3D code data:
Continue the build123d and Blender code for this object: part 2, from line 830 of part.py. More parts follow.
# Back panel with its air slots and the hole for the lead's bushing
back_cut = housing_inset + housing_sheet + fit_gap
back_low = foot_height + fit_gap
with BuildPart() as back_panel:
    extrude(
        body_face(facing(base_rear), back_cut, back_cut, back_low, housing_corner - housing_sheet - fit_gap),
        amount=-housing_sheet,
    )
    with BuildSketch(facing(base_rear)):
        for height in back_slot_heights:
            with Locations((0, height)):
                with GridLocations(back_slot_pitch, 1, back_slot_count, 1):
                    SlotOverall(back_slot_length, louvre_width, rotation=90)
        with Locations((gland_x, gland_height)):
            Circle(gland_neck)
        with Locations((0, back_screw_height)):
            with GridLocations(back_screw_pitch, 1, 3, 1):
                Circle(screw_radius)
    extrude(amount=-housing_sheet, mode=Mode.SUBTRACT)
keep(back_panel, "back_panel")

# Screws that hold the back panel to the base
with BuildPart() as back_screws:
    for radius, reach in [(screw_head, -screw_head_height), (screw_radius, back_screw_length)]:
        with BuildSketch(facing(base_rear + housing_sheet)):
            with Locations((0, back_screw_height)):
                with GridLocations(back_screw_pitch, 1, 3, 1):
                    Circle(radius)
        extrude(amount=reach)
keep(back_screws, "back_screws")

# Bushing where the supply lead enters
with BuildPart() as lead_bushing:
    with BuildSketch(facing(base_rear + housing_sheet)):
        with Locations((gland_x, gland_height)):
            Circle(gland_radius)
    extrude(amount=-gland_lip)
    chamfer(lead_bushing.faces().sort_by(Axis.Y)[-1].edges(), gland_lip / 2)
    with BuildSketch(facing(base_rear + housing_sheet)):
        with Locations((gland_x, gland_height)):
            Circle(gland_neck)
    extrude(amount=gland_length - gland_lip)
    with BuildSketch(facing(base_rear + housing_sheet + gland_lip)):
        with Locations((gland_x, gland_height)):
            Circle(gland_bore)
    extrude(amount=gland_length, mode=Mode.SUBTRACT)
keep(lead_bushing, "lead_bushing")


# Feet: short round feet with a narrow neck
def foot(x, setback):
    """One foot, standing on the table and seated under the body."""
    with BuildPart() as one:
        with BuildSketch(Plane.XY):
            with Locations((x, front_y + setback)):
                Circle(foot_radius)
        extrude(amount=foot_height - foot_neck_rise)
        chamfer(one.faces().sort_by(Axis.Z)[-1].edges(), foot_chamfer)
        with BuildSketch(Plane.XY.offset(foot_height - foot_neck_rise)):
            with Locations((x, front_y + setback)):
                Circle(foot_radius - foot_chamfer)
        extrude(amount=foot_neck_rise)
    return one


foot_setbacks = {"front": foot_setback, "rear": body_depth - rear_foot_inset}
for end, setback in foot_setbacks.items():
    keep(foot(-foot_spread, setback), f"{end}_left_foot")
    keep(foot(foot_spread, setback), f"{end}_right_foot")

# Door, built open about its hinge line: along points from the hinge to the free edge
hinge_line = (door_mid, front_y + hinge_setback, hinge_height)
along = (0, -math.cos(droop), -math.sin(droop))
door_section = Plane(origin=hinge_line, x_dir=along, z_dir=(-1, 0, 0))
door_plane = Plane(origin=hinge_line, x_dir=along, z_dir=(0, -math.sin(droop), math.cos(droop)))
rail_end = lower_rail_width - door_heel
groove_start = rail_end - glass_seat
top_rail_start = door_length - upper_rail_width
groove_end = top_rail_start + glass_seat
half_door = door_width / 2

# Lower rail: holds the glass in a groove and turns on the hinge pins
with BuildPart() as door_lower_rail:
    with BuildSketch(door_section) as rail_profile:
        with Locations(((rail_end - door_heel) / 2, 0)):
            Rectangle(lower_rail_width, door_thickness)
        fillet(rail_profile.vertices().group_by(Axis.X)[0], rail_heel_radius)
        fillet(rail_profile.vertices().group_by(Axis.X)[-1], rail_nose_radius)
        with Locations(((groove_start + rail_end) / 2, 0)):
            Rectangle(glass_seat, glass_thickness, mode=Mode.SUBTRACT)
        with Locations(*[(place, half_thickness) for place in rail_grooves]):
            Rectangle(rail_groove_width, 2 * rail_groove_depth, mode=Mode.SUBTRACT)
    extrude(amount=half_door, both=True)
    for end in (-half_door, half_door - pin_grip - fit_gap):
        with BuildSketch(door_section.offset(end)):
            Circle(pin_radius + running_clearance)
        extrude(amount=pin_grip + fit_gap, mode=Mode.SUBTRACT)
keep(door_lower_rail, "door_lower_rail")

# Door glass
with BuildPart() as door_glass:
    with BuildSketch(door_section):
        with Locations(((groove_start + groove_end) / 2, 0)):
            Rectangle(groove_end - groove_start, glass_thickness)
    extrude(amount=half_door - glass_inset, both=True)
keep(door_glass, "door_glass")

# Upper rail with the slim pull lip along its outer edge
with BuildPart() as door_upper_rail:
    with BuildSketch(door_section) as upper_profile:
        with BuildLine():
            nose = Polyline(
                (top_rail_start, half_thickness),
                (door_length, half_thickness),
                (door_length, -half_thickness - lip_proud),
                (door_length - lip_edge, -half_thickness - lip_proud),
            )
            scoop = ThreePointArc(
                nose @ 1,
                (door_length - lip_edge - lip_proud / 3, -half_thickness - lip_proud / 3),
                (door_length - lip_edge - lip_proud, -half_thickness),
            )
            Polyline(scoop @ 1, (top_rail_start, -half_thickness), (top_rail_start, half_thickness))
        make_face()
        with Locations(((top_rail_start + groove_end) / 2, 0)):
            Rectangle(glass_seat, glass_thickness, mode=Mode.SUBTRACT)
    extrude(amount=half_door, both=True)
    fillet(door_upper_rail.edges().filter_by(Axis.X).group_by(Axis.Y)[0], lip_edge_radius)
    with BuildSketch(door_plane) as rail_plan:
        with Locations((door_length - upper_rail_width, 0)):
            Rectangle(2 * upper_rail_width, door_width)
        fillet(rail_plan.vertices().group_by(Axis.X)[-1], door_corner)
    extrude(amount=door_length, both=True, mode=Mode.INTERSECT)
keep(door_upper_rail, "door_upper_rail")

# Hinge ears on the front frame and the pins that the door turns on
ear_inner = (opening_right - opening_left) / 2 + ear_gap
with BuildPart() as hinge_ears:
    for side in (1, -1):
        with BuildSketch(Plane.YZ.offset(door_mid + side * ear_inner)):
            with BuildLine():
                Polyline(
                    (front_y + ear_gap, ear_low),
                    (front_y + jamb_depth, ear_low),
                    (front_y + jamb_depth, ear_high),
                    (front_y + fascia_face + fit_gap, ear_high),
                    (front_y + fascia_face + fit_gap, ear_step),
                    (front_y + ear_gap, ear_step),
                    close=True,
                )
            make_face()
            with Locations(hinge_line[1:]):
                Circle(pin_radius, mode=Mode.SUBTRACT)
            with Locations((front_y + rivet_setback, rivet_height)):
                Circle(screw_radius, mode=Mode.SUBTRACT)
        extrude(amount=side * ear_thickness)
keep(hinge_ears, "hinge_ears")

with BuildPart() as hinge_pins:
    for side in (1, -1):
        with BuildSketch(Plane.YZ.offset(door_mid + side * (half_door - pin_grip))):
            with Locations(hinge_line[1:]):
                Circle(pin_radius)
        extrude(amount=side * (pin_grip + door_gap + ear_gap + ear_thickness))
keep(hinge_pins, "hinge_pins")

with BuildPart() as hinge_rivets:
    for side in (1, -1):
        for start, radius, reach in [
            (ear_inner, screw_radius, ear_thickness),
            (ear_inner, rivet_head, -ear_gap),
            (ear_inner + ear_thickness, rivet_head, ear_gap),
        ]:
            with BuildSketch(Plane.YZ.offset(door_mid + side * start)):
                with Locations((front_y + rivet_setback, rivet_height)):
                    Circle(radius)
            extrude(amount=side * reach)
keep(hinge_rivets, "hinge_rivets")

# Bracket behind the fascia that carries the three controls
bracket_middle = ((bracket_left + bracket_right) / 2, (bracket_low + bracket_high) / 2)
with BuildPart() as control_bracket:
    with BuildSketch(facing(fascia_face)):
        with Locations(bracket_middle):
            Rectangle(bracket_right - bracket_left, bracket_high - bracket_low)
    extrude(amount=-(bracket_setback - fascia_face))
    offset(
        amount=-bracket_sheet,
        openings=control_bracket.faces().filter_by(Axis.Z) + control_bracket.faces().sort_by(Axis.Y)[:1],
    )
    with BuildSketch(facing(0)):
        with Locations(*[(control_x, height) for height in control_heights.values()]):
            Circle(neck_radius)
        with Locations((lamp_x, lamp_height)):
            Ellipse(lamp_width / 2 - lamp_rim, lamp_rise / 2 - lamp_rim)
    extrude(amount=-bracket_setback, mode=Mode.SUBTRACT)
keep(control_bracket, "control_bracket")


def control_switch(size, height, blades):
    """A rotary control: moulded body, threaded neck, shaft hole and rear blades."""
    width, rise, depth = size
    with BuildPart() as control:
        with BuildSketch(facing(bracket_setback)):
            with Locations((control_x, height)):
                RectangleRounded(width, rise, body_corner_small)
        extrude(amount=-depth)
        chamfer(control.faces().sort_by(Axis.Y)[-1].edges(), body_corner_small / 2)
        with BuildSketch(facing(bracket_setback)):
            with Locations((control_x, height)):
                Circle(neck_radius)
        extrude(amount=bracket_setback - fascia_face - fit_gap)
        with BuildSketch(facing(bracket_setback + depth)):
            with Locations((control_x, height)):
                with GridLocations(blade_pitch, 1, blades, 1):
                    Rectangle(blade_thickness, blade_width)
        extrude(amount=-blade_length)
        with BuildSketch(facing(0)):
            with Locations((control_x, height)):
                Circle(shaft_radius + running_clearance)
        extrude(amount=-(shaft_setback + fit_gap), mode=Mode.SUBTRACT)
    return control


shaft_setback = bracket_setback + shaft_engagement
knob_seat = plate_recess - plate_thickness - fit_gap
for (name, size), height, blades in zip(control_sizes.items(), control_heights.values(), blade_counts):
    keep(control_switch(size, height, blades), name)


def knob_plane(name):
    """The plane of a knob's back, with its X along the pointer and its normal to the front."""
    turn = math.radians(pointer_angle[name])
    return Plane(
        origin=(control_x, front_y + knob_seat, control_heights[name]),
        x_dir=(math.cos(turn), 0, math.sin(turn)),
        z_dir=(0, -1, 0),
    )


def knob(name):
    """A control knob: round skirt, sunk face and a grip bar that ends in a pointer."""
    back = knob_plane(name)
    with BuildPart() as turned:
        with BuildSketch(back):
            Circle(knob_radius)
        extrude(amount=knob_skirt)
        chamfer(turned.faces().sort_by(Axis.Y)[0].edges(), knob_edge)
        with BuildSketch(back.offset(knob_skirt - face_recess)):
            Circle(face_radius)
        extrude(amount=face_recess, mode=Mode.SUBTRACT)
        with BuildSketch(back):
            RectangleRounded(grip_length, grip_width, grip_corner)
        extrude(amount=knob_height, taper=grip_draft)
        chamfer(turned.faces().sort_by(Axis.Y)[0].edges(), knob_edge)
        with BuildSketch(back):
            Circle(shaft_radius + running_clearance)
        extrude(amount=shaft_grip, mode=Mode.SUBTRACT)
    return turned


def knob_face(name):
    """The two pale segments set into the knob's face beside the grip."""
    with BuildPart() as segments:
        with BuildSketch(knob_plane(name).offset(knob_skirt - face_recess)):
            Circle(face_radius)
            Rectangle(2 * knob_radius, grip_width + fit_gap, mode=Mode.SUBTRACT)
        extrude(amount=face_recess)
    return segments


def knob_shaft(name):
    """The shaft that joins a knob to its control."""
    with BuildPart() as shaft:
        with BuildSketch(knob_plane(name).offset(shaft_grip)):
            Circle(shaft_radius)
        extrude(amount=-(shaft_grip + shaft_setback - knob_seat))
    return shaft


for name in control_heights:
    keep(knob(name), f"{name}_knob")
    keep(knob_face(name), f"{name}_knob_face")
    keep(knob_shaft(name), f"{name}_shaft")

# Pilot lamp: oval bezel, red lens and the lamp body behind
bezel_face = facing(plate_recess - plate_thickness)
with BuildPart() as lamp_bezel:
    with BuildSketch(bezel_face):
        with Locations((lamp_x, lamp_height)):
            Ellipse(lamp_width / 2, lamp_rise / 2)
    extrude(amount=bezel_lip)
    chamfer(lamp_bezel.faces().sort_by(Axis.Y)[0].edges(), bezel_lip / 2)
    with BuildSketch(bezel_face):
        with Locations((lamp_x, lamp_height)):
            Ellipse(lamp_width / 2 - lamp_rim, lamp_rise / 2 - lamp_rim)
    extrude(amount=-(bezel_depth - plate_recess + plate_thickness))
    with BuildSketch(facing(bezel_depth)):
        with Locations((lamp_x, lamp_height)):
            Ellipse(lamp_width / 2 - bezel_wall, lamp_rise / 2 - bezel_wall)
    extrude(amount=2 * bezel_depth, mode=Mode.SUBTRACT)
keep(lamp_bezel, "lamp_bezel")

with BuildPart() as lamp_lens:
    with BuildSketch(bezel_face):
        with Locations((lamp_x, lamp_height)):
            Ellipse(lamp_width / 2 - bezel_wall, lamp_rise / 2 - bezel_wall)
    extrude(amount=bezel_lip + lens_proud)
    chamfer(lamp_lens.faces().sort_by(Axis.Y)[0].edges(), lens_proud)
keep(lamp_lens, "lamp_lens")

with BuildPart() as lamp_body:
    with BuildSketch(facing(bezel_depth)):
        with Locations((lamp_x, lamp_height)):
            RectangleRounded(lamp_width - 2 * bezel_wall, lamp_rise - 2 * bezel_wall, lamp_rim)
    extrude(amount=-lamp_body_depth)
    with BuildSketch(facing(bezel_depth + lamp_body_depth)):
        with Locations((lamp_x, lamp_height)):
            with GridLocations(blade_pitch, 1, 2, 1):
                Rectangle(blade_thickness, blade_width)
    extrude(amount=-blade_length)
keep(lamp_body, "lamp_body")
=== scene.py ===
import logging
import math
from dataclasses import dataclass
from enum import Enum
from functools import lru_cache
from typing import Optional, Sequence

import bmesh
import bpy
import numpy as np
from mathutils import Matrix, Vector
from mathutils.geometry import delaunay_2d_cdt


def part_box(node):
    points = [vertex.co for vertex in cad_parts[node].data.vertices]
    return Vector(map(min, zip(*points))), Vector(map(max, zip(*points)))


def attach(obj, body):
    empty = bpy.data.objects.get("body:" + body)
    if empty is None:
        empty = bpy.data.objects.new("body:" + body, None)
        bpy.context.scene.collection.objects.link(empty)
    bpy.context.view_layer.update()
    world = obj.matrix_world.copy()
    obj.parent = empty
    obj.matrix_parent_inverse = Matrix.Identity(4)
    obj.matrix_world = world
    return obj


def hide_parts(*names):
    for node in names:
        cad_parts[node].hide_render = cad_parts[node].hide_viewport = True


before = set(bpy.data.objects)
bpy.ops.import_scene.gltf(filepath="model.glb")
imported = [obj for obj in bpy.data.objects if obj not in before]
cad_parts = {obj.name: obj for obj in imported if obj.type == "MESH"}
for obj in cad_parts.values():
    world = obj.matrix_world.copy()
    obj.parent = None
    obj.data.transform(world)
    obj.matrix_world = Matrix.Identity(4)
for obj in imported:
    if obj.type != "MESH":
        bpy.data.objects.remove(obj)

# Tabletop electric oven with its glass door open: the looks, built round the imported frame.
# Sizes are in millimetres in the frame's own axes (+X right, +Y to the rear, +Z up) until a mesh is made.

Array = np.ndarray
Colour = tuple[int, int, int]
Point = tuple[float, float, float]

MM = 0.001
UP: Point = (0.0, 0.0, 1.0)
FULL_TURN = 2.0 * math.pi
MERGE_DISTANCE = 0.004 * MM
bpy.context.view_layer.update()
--
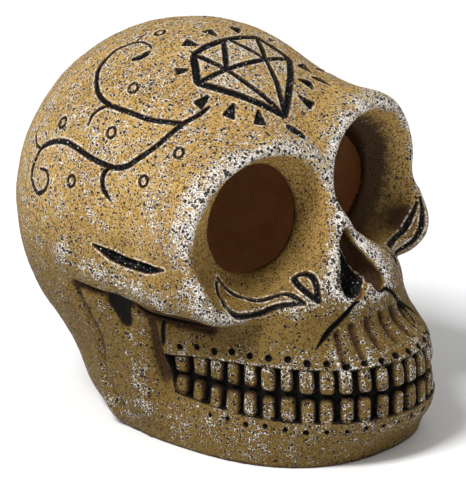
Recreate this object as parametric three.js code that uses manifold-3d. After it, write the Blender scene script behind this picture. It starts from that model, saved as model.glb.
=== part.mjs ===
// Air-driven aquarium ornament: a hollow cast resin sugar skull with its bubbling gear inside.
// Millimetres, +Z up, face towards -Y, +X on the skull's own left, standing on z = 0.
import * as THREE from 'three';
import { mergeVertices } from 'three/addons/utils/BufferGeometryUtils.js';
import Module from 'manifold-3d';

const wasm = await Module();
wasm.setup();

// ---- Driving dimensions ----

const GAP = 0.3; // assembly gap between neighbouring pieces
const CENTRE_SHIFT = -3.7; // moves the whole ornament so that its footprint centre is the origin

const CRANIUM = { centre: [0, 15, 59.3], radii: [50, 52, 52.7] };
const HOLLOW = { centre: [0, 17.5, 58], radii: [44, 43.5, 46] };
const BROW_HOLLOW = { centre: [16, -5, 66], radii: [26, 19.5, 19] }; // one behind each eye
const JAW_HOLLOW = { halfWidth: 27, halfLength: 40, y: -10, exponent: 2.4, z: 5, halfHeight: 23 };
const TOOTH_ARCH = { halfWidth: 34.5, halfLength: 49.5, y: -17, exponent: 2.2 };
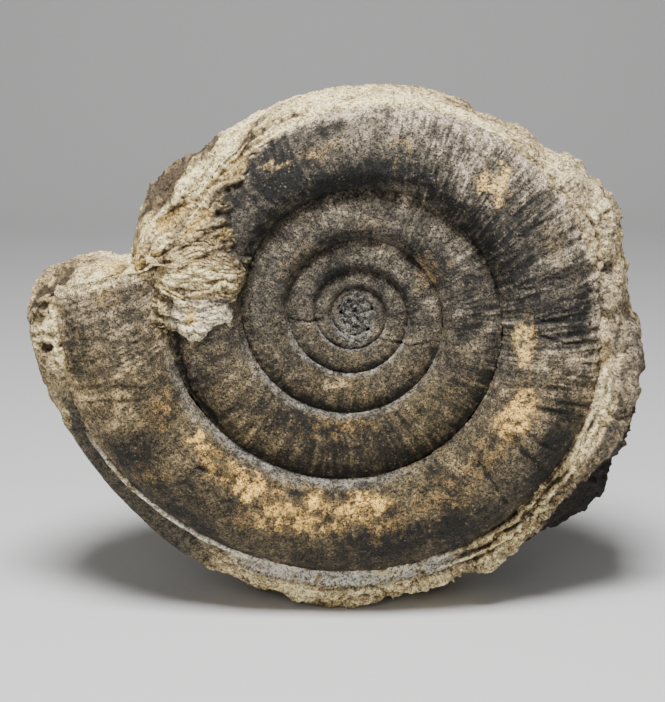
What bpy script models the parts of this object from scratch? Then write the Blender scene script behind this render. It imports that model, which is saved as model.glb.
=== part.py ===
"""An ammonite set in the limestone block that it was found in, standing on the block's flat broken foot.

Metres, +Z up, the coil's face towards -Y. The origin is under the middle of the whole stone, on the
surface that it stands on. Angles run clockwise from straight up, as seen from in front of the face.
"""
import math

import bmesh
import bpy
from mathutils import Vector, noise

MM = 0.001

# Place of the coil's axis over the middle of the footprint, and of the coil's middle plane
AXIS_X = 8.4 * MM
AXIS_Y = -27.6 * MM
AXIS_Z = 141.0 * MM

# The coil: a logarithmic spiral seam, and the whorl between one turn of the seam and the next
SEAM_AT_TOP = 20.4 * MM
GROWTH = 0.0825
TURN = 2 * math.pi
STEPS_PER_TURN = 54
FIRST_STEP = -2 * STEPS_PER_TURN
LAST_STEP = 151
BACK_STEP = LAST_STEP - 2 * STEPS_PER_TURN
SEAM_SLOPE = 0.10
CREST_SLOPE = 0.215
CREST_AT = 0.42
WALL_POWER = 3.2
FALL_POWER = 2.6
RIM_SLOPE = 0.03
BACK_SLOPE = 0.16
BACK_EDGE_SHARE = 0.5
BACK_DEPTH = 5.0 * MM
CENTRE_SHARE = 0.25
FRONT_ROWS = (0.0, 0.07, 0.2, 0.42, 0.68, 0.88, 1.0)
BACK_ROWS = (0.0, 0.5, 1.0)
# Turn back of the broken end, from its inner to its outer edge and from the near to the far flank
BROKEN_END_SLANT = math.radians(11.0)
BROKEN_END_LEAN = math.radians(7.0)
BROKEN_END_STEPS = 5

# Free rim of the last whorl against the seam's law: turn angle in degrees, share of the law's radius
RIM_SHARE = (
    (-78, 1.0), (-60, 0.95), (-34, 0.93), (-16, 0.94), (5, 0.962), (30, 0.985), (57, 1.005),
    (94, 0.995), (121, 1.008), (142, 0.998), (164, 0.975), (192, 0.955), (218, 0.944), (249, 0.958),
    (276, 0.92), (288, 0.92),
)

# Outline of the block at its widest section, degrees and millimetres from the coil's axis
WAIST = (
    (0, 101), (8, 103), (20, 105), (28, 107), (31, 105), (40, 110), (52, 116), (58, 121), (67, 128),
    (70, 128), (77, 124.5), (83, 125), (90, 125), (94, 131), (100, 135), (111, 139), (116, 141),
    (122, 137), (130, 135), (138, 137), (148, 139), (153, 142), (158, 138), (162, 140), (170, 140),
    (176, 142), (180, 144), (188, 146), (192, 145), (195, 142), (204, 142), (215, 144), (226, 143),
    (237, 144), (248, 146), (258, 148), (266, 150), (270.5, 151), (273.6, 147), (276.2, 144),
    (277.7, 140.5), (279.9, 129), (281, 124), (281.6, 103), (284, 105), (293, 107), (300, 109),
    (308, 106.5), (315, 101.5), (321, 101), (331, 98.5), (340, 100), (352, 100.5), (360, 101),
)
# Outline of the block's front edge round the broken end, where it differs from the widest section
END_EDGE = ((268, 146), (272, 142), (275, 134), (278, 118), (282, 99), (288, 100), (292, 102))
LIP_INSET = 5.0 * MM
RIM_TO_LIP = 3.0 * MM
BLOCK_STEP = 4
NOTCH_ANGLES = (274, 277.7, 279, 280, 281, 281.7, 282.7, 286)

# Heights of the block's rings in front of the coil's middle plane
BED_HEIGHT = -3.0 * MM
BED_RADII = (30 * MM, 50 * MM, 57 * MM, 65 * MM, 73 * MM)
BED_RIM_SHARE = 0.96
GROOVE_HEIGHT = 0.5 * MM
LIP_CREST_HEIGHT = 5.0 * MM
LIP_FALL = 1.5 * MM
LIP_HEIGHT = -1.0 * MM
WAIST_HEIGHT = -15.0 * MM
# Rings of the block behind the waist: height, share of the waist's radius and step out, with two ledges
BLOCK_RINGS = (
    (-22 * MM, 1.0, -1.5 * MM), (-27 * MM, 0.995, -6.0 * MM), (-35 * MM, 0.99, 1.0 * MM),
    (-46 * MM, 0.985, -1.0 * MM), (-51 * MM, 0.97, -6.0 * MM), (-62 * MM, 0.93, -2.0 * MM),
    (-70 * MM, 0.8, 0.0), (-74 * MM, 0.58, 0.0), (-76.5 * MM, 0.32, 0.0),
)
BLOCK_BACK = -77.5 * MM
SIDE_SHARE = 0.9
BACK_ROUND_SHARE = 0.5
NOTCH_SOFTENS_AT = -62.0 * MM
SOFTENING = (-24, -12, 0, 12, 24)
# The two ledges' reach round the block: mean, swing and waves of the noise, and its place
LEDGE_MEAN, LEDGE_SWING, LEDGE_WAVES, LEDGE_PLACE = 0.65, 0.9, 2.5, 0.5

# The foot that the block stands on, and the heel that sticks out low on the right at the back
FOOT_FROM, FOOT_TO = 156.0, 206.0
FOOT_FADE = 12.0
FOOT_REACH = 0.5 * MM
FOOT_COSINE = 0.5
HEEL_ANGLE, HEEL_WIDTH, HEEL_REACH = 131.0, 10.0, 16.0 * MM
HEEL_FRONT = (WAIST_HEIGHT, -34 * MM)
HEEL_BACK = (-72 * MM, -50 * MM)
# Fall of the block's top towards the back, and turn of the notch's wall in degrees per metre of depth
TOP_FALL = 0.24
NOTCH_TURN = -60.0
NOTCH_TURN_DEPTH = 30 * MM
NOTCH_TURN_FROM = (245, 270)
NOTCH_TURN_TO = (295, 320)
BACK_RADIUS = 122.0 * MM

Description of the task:
Output exactly those lines that lie from the line with "with BuildSketch(facing(bezel_depth +" through the line with "from mathutils.geometry import", with both of those lines included.

Completed task:
    with BuildSketch(facing(bezel_depth + lamp_body_depth)):
        with Locations((lamp_x, lamp_height)):
            with GridLocations(blade_pitch, 1, 2, 1):
                Rectangle(blade_thickness, blade_width)
    extrude(amount=-blade_length)
keep(lamp_body, "lamp_body")
=== scene.py ===
import logging
import math
from dataclasses import dataclass
from enum import Enum
from functools import lru_cache
from typing import Optional, Sequence

import bmesh
import bpy
import numpy as np
from mathutils import Matrix, Vector
from mathutils.geometry import delaunay_2d_cdt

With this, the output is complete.